Edwards is a former nongame wildlife specialist for the Minnesota DNR who helped start the snake responder program.
She said the limited research available suggests that snakes need to be relocated nearby, within a mile of their existing den, or they likely won’t survive.
“We're trying to give them a chance of survival, but also trying to appease the homeowners that have concerns about having them around their property,” Edwards said.
The DNR and local officials will be holding a public meeting 7 p.m. Monday at Holzinger Lodge in Winona for people with questions or concerns about their rattlesnake neighbors.
The fact that rattlesnakes are protected is controversial among some people, Edwards said. They are venomous, after all, so many people wonder why they can't be killed.
The Winona County Sheriff’s Office emphasizes that rattlers see people as predators, not food.

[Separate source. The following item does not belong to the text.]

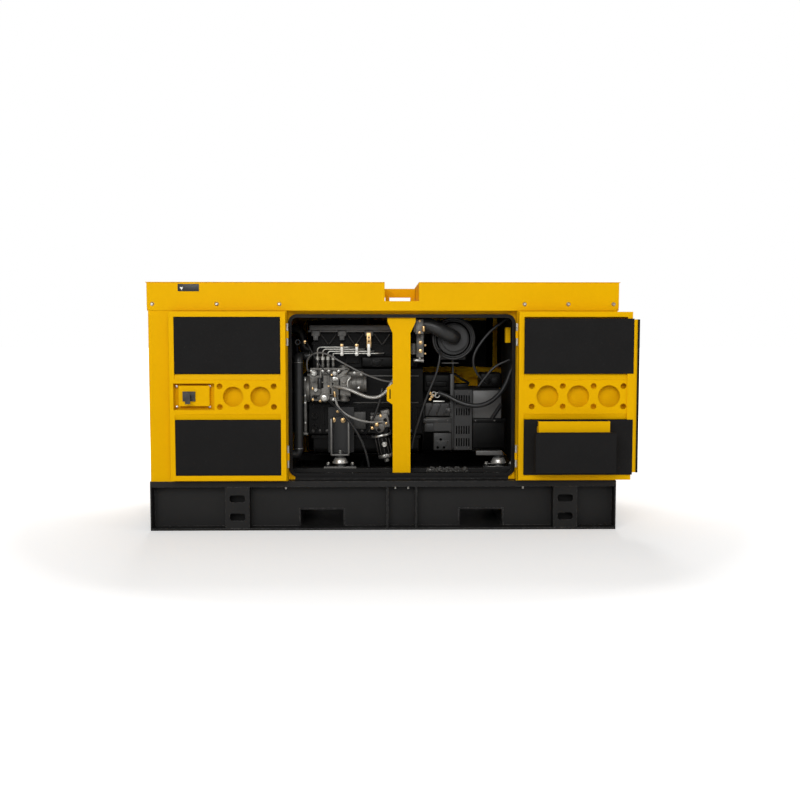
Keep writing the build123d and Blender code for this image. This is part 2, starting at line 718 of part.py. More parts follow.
with BuildPart() as cylinder_head:
    slab((block_front + 10, block_back - 20), (-128, 128), (block_top, block_top + 110))
    fillet(cylinder_head.edges().filter_by(Axis.Z), 12)
    slab((block_front + 10 + casting_wall, block_back - 20 - casting_wall),
         (-128 + casting_wall, 128 - casting_wall),
         (block_top + casting_wall, block_top + 110 - casting_wall), mode=Mode.SUBTRACT)
    for index in range(4):
        slab((-300 + 118 * index, -240 + 118 * index), (-142, -128), (block_top + 20, block_top + 96))
save(cylinder_head, "cylinder_head")

cover_bottom = block_top + 110
with BuildPart() as rocker_cover:
    slab((block_front + 20, block_back - 40), (-110, 110), (cover_bottom, cover_bottom + 84))
    fillet(rocker_cover.edges().filter_by(Axis.X).group_by(Axis.Z)[-1], 30)
    slab((block_front + 12, block_back - 32), (-118, 118), (cover_bottom, cover_bottom + 10))
    slab((block_front + 26, block_back - 46), (-104, 104), (cover_bottom + 6, cover_bottom + 78),
         mode=Mode.SUBTRACT)
    rod((block_back - 90, 0, cover_bottom + 84), (block_back - 90, 0, cover_bottom + 100), 26)
save(rocker_cover, "rocker_cover")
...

Bites are rare, and usually occur when someone tries to handle a snake.
“If you encounter a rattlesnake while you're out and about, the best thing to do is to leave it alone, and it will leave you alone,” the office said in a recent Facebook post.
But most people who have built their homes in snake country realize the rattlers were there first, said Winter.
"They’re accepting of the fact that they live in a rattlesnake neighborhood, and they’re just very happy that there’s a network of volunteers available to come and remove the snakes from their yard," he said.